The HC also restrained the Delhi Government from procuring standard-floor buses as it impedes mobility for those who are disabled.

New Delhi: The Delhi High Court has rapped the Aam Admi Party (AAP) government for "not taking a single step for ensuring accessible transport" for disabled persons in the national capital and restrained it from procuring standard-floor buses as it impedes their mobility.

A bench comprising Acting Chief Justice Gita Mittal and Justice C Hari Shankar observed that the Delhi government and the Delhi Transport Corporation (DTC) were treating the disabled as "non-existent".

The high court also made it clear that it was passing an interim order and it would take a final view on the matter after hearing all the parties.

"Procuring buses which are inaccessible to the disabled infracts the mandate of the Rights of Persons With Disabilities Act, 2016 and the imperative and repeated directions of the Supreme Court not only is completely impermissible but also reflects callous apathy and gross indifference to environmental degradation as well as infringement of rights of the citizens of Delhi, under Article 21 of the Constitution of India, to a clean and healthy environment," the bench said.

The high court refused to agree with the AAP government's submission that only 10 per cent of the buses had to be disabled friendly and said it showed that "they are bent upon treating the disabled as non-existent, or, in any case not having any rights". "The respondents have not even conceptualised, let alone, bothered to take a single step toward ensuring accessible transport in Delhi.
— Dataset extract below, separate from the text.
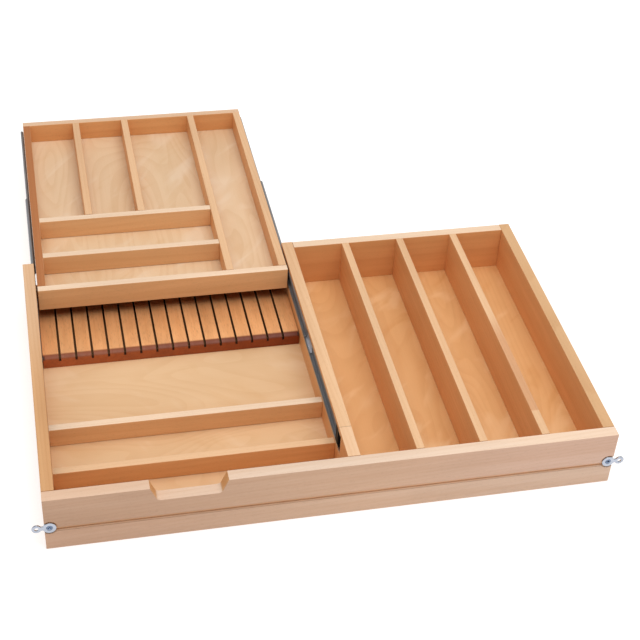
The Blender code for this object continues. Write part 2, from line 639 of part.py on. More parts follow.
def make_slide(side, wall_board, tray_board, carriages):
    """One slide: outer member in the wall's groove, middle member, inner member on the tray."""
    half = SLIDE_HEIGHT / 2
    middle_half = half - STEEL - MIDDLE_STEP
    inner_half = middle_half - STEEL - INNER_STEP
    tray_face = SLIDE_THICKNESS - GAP

    left, right = sorted((side.x(0.0), side.x(GROOVE_DEPTH + CUT_PAST)))
    low = (left, SLIDE_START - SLIDE_ROOM, SLIDE_CENTRE - half - SLIDE_ROOM)
    high = (right, BACK + CUT_PAST, SLIDE_CENTRE + half + SLIDE_ROOM)
    cut(board(f"{side.name}_slide_groove", low, high, None), wall_board)

    name = f"{side.name}_slide_outer"
    outline = channel_outline(side, OUTER_BACK, GROOVE_DEPTH, half, STEEL, LIP)
    outer = place(name, prism_shape(outline, "Y", SLIDE_START, SLIDE_END), (0.0, 0.0, 0.0), steel(name))
    web_face = OUTER_BACK + STEEL
    stations = [SLIDE_START + station for station in SLIDE_SCREW_STATIONS]
    cut(screw_holes(f"{side.name}_outer_screw_holes", side, (-CUT_PAST, CUT_PAST), stations,
                    SCREW_HEAD_RADIUS + SCREW_CLEAR, None), outer)
    cut(screw_holes(f"{side.name}_wall_pilots", side, (-SCREW_LENGTH, CUT_PAST), stations,
                    SCREW_RADIUS + SCREW_CLEAR, None), wall_board)
    for index, y in enumerate(stations):
        screw_at(f"{side.name}_outer_screw_{index + 1}", side, web_face, y, SLIDE_CENTRE, True, True, None)

    name = f"{side.name}_slide_bumper"
    reach = half - STEEL - LIP - GAP
    start = SLIDE_START + BUMPER_START
    seat = side.x(web_face + GAP)
    face = side.x(GROOVE_DEPTH - BUMPER_RECESS)
    end = side.x(GROOVE_DEPTH - BUMPER_RECESS - BUMPER_DROP)
    outline = [(seat, start), (end, start), (face, start + BUMPER_CHAMFER),
               (face, BUMPER_END - BUMPER_CHAMFER), (end, BUMPER_END), (seat, BUMPER_END)]
    shape = prism_shape(outline, "Z", SLIDE_CENTRE - reach, SLIDE_CENTRE + reach)
    place(name, shape, (0.0, 0.0, 0.0), principled(f"{name}_plastic", BLACK_PLASTIC, 0.45))

    name = f"{side.name}_slide_middle"
    outline = channel_outline(side, MIDDLE_BACK, MIDDLE_FRONT, middle_half, STEEL, LIP)
    place(name, prism_shape(outline, "Y", MEMBER_START, SLIDE_END + MIDDLE_TAIL), (0.0, 0.0, 0.0),
          steel(name), carriages["middle"])

    name = f"{side.name}_slide_inner"
    outline = channel_outline(side, tray_face, INNER_TIP, inner_half, STEEL, LIP)
    inner_end = SLIDE_END + INNER_TAIL
    inner = place(name, prism_shape(outline, "Y", MEMBER_START, inner_end), (0.0, 0.0, 0.0), steel(name),
                  carriages["tray"])
    stations = [MEMBER_START + INNER_SCREW_INSET, inner_end - INNER_SCREW_INSET]
    drill = screw_holes(f"{side.name}_inner_screw_holes", side,
                        (tray_face - CUT_PAST, SLIDE_THICKNESS + SCREW_LENGTH), stations,
                        SCREW_RADIUS + SCREW_CLEAR, carriages["tray"])
    cut(drill, inner, tray_board)
    head = tray_face - STEEL - GAP - SCREW_HEAD_HEIGHT
    for index, y in enumerate(stations):
        screw_at(f"{side.name}_inner_screw_{index + 1}", side, head, y, SLIDE_CENTRE, False, False,
                 carriages["tray"])

    make_cages(side, half, middle_half, inner_half, carriages)


def make_cages(side, half, middle_half, inner_half, carriages):
    """The two ball cages, each placed by the middle of its members' overlap in the rest pose."""
    outer_radius = (half - STEEL - middle_half) / 2 - BALL_CLEAR
    overlap = (MEMBER_START + REST_SLIDE * MIDDLE_SHARE + SLIDE_END) / 2
    start = overlap - OUTER_CAGE_LENGTH / 2 - REST_SLIDE * OUTER_CAGE_SHARE - OUTER_CAGE_LEAD
    make_cage(side, f"{side.name}_outer_ball_cage", OUTER_BACK + STEEL + GAP,
              middle_half + outer_radius + BALL_CLEAR, OUTER_BALL_DEPTH, outer_radius,
              OUTER_CAGE_BALLS, start, OUTER_CAGE_LENGTH, carriages["outer_cage"])
    inner_radius = (middle_half - STEEL - inner_half) / 2 - BALL_CLEAR
    middle_end = SLIDE_END + MIDDLE_TAIL + REST_SLIDE * MIDDLE_SHARE
    overlap = (MEMBER_START + REST_SLIDE + middle_end) / 2
    start = overlap - INNER_CAGE_LENGTH / 2 - REST_SLIDE * INNER_CAGE_SHARE
    make_cage(side, f"{side.name}_inner_ball_cage", MIDDLE_BACK + STEEL + GAP,
              inner_half + inner_radius + BALL_CLEAR, INNER_BALL_DEPTH, inner_radius,
              INNER_CAGE_BALLS, start, INNER_CAGE_LENGTH, carriages["inner_cage"])


def main():
    clear_scene()
    boards = make_box()
    make_right_dividers()
    rear_divider_back = make_lower_dividers()
    make_knife_block(rear_divider_back + BLOCK_FRONT_CLEAR)
    for side, sign in (("left", -1.0), ("right", 1.0)):
        make_clip(side, sign)
    carriages = {
        "tray": carriage("tray_carriage", 1.0),
        "middle": carriage("middle_carriage", MIDDLE_SHARE),
        "outer_cage": carriage("outer_cage_carriage", OUTER_CAGE_SHARE),
        "inner_cage": carriage("inner_cage_carriage", INNER_CAGE_SHARE),
    }
    tray_sides = make_tray(carriages["tray"])
    make_slide(SlideSide("left"), boards["left"], tray_sides["left"], carriages)
    make_slide(SlideSide("right"), boards["partition"], tray_sides["right"], carriages)


main()
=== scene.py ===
"""Looks of the two-tier drawer organizer insert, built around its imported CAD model.

Metres, in the frame of the CAD model: +X right, +Y back, +Z up, with the middle of the front board's
underside at the origin.  Every CAD node is stood for by one finished piece: boards with eased edges
and wood grain, rolled steel slides, stamped clips and screws with driven heads.
"""

import json
import math

import bmesh
import bpy
from mathutils import Matrix, Vector

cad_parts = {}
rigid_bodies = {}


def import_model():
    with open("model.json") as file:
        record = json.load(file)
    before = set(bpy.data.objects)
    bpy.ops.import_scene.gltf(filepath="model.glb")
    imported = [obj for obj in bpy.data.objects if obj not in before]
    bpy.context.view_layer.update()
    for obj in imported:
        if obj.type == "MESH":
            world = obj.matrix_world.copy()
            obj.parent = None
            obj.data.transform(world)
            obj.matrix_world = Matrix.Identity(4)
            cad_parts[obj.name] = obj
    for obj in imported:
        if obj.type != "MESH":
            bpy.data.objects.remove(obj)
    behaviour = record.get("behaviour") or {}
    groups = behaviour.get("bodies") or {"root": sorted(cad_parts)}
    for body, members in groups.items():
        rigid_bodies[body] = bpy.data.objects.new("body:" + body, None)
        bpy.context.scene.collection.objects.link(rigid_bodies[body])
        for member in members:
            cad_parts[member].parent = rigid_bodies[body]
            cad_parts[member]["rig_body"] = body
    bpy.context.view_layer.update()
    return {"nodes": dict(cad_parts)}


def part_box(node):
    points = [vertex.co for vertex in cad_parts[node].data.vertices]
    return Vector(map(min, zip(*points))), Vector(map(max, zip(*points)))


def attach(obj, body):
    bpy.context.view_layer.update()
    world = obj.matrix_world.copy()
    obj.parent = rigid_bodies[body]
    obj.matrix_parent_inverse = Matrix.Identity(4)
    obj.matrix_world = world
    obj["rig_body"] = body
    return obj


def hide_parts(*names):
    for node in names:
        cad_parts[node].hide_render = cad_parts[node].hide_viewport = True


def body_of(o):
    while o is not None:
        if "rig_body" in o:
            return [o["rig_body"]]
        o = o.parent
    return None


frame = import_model()
AXES = {"X": 0, "Y": 1, "Z": 2}


# ---------------------------------------------------------------- shader nodes

class Graph:
    """A material under construction.  Values given to a node may be numbers or other sockets."""

    def __init__(self, name):
        self.material = bpy.data.materials.new(name)
        self.material.use_nodes = True
        self.tree = self.material.node_tree
        self.shader = self.tree.nodes["Principled BSDF"]

    def add(self, kind, values=(), **settings):
        node = self.tree.nodes.new("ShaderNode" + kind)
        for key, value in settings.items():
            setattr(node, key, value)
        for key, value in dict(values).items():
            self.feed(node.inputs[key], value)
        return node

    def feed(self, socket, value):
        if isinstance(value, bpy.types.NodeSocket):
            self.tree.links.new(value, socket)
        else:
            socket.default_value = value

    def surface(self, **inputs):
        for key, value in inputs.items():
            self.feed(self.shader.inputs[key.replace("_", " ")], value)

    def math(self, operation, *values, clamp=False):
        node = self.add("Math", operation=operation, use_clamp=clamp)
        for index, value in enumerate(values):
            self.feed(node.inputs[index], value)
        return node.outputs[0]

    def mapped(self, vector, scale=(1.0, 1.0, 1.0), turn=(0.0, 0.0, 0.0), shift=(0.0, 0.0, 0.0)):
        values = {"Vector": vector, "Location": shift, "Rotation": turn, "Scale": scale}
        return self.add("Mapping", values).outputs[0]

    def noise(self, vector, scale, detail=2.0, roughness=0.5, distortion=0.0):
        """Noise from 0 to 1.  scale is in cycles per metre, one number or one for each axis."""
        if isinstance(scale, tuple):
            vector, scale = self.mapped(vector, scale), 1.0
        values = {"Vector": vector, "Scale": scale, "Detail": detail, "Roughness": roughness,
                  "Distortion": distortion}
        return self.add("TexNoise", values).outputs["Fac"]

    def ramp(self, value, low, high, out_low=0.0, out_high=1.0):
        """value from low to high becomes out_low to out_high, and stays there beyond."""
        values = {"Value": value, "From Min": low, "From Max": high, "To Min": out_low, "To Max": out_high}
        return self.add("MapRange", values, interpolation_type="SMOOTHSTEP").outputs["Result"]

    def axes(self, kind):
        """X, Y and Z of the "Object" place or the "Normal" at each point of the piece."""
        return self.add("SeparateXYZ", {"Vector": self.add("TexCoord").outputs[kind]}).outputs

    def upward(self):
        """1 on faces that look up, 0 on the sides."""
        return self.ramp(self.axes("Normal")["Z"], 0.35, 0.95)

    def mix(self, factor, first, second, blend="MIX"):
        node = self.add("Mix", data_type="RGBA", blend_type=blend)
        self.feed(node.inputs[0], factor)
        self.feed(node.inputs[6], first)
        self.feed(node.inputs[7], second)
        return node.outputs[2]

    def tinted(self, colour, tint):
        return self.mix(1.0, colour, tint, "MULTIPLY")

    def scaled(self, colour, value):
        """A colour times a number socket."""
        node = self.add("VectorMath", operation="SCALE")
        self.feed(node.inputs[0], colour[:3] if isinstance(colour, tuple) else colour)
        self.feed(node.inputs["Scale"], value)
        return node.outputs[0]

    def bump(self, height, strength, distance):
        values = {"Height": height, "Strength": strength, "Distance": distance}
        self.surface(Normal=self.add("Bump", values).outputs["Normal"])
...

This submission, in fact, underlines the reluctance of the respondents to acquire accessible transport and to comply with the law," the court said.

The high court also added that the decision of the AAP government to go ahead for standard-floor buses was in complete violation of the "Harmonious Guidelines and Space Standards for Barrier Free Built Environment for Persons with Disabilities and Elder Persons" and violates of the right to road safety of the city residents.

"The decision to press and go ahead for standard-floor buses rests on the consideration that since 2011, no public transport bus tender has been awarded by Government of National Capital Territory of Delhi. "...Such negligence can nowhere enable an authority to ignore the right to equality and non-discrimination of persons with disability as well as elder persons," the bench said while posting the matter for hearing on July 16.

The high court was hearing PILs moved by Nipun Malhotra, who suffers from locomotor disability, challenging the tenders for standard-floor buses. In his first PIL, Malhotra challenged the Delhi government's decision in the year 2017 to procure 2,000 standard-floor buses at a cost of Rs 300 crore. Thereafter, he moved a second PIL against a second tender floated in March this year by the DTC and the Delhi government to procure 1,000 standard-floor buses.

In his fresh plea, he has contended that the authorities have "completely failed to take into account the issues which would be faced by the disabled and elderly population when it comes to basic access to public transport".